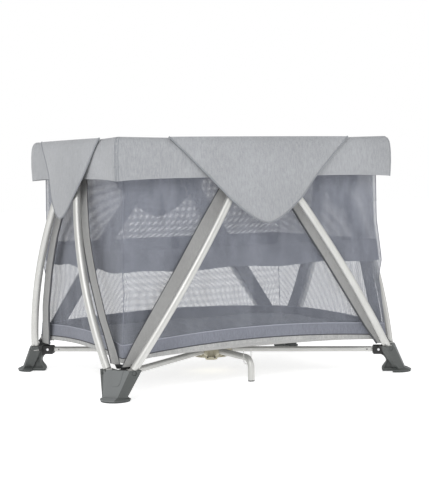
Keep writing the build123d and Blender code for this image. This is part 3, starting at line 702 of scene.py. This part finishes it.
# ---------------------------------------------------------------- elastic loop at the centre leg
LOOP = [(-0.012, 0.0895), (-0.012, 0.066), (-0.012, 0.0465),      # x and z of its route
        (0.012, 0.0465), (0.012, 0.066), (0.012, 0.0895)]
LOOP_Y, CORD_RADIUS = -0.219, 0.0012
loop_curve = bpy.data.curves.new("floor_loop_cord", "CURVE")
loop_curve.dimensions, loop_curve.bevel_depth, loop_curve.bevel_resolution = "3D", CORD_RADIUS, 3
loop_line = loop_curve.splines.new("NURBS")
loop_line.points.add(len(LOOP) - 1)
for point, (x, z) in zip(loop_line.points, LOOP):
    point.co = (x, LOOP_Y, z, 1)
loop_line.order_u, loop_line.use_endpoint_u = 3, True
loop_cord = bpy.data.objects.new("floor_loop_cord", loop_curve)
bpy.context.scene.collection.objects.link(loop_cord)
loop_curve.materials.append(elastic)
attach(loop_cord, "base")
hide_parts("floor_loop")


# ---------------------------------------------------------------- studio
FLOOR_GLOW, SKY_LIGHT, SKY_SEEN = 0.60, 0.60, 1.0

bpy.ops.mesh.primitive_plane_add(size=30, location=(0, 0, -0.0005))
ground = bpy.context.object
ground.name = "studio_floor"
pale = Finish("studio_floor_paint")
ground.data.materials.append(pale.set(Base_Color=(0.90, 0.90, 0.90, 1), Roughness=0.9,
                                      Emission_Color=(1, 1, 1, 1), Emission_Strength=FLOOR_GLOW))
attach(ground, "foot_front_left")       # the feet stand on it at every pose

world = bpy.data.worlds.new("studio")
bpy.context.scene.world = world
world.use_nodes = True
sky = world.node_tree.nodes["Background"]
sky.inputs[0].default_value = (1, 1, 1, 1)
seen = world.node_tree.nodes.new("ShaderNodeLightPath").outputs["Is Camera Ray"]
brightness = world.node_tree.nodes.new("ShaderNodeMapRange")
brightness.inputs["To Min"].default_value = SKY_LIGHT
brightness.inputs["To Max"].default_value = SKY_SEEN
world.node_tree.links.new(seen, brightness.inputs["Value"])
world.node_tree.links.new(brightness.outputs["Result"], sky.inputs["Strength"])

AIM = Vector((0, 0, 0.35))
for name, at, size, power in (("key", (-2.4, -2.4, 2.6), 1.6, 58), ("fill", (2.4, -2.2, 1.6), 2.0, 16)):
    lamp = bpy.data.lights.new(name, "AREA")
    lamp.size, lamp.energy = size, power
    light = bpy.data.objects.new(name, lamp)
    bpy.context.scene.collection.objects.link(light)
    light.location = at
    light.rotation_euler = (AIM - Vector(at)).to_track_quat("-Z", "Y").to_euler()
bpy.context.scene.view_settings.view_transform = "Standard"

WRITTEN INSTRUCTION: Please repeat the material above, word for word and in full.

WRITTEN REPLY:
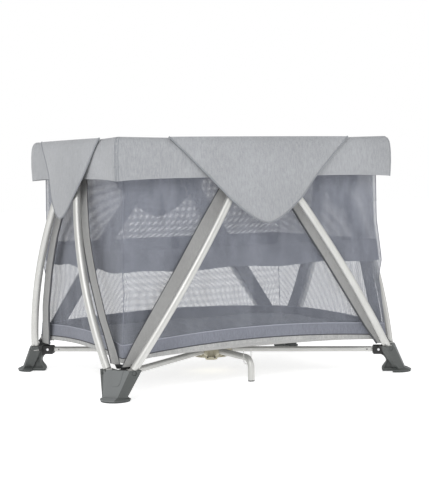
Keep writing the build123d and Blender code for this image. This is part 3, starting at line 702 of scene.py. This part finishes it.
# ---------------------------------------------------------------- elastic loop at the centre leg
LOOP = [(-0.012, 0.0895), (-0.012, 0.066), (-0.012, 0.0465),      # x and z of its route
        (0.012, 0.0465), (0.012, 0.066), (0.012, 0.0895)]
LOOP_Y, CORD_RADIUS = -0.219, 0.0012
loop_curve = bpy.data.curves.new("floor_loop_cord", "CURVE")
loop_curve.dimensions, loop_curve.bevel_depth, loop_curve.bevel_resolution = "3D", CORD_RADIUS, 3
loop_line = loop_curve.splines.new("NURBS")
loop_line.points.add(len(LOOP) - 1)
for point, (x, z) in zip(loop_line.points, LOOP):
    point.co = (x, LOOP_Y, z, 1)
loop_line.order_u, loop_line.use_endpoint_u = 3, True
loop_cord = bpy.data.objects.new("floor_loop_cord", loop_curve)
bpy.context.scene.collection.objects.link(loop_cord)
loop_curve.materials.append(elastic)
attach(loop_cord, "base")
hide_parts("floor_loop")


# ---------------------------------------------------------------- studio
FLOOR_GLOW, SKY_LIGHT, SKY_SEEN = 0.60, 0.60, 1.0

bpy.ops.mesh.primitive_plane_add(size=30, location=(0, 0, -0.0005))
ground = bpy.context.object
ground.name = "studio_floor"
pale = Finish("studio_floor_paint")
ground.data.materials.append(pale.set(Base_Color=(0.90, 0.90, 0.90, 1), Roughness=0.9,
                                      Emission_Color=(1, 1, 1, 1), Emission_Strength=FLOOR_GLOW))
attach(ground, "foot_front_left")       # the feet stand on it at every pose

world = bpy.data.worlds.new("studio")
bpy.context.scene.world = world
world.use_nodes = True
sky = world.node_tree.nodes["Background"]
sky.inputs[0].default_value = (1, 1, 1, 1)
seen = world.node_tree.nodes.new("ShaderNodeLightPath").outputs["Is Camera Ray"]
brightness = world.node_tree.nodes.new("ShaderNodeMapRange")
brightness.inputs["To Min"].default_value = SKY_LIGHT
brightness.inputs["To Max"].default_value = SKY_SEEN
world.node_tree.links.new(seen, brightness.inputs["Value"])
world.node_tree.links.new(brightness.outputs["Result"], sky.inputs["Strength"])

AIM = Vector((0, 0, 0.35))
for name, at, size, power in (("key", (-2.4, -2.4, 2.6), 1.6, 58), ("fill", (2.4, -2.2, 1.6), 2.0, 16)):
    lamp = bpy.data.lights.new(name, "AREA")
    lamp.size, lamp.energy = size, power
    light = bpy.data.objects.new(name, lamp)
    bpy.context.scene.collection.objects.link(light)
    light.location = at
    light.rotation_euler = (AIM - Vector(at)).to_track_quat("-Z", "Y").to_euler()
bpy.context.scene.view_settings.view_transform = "Standard"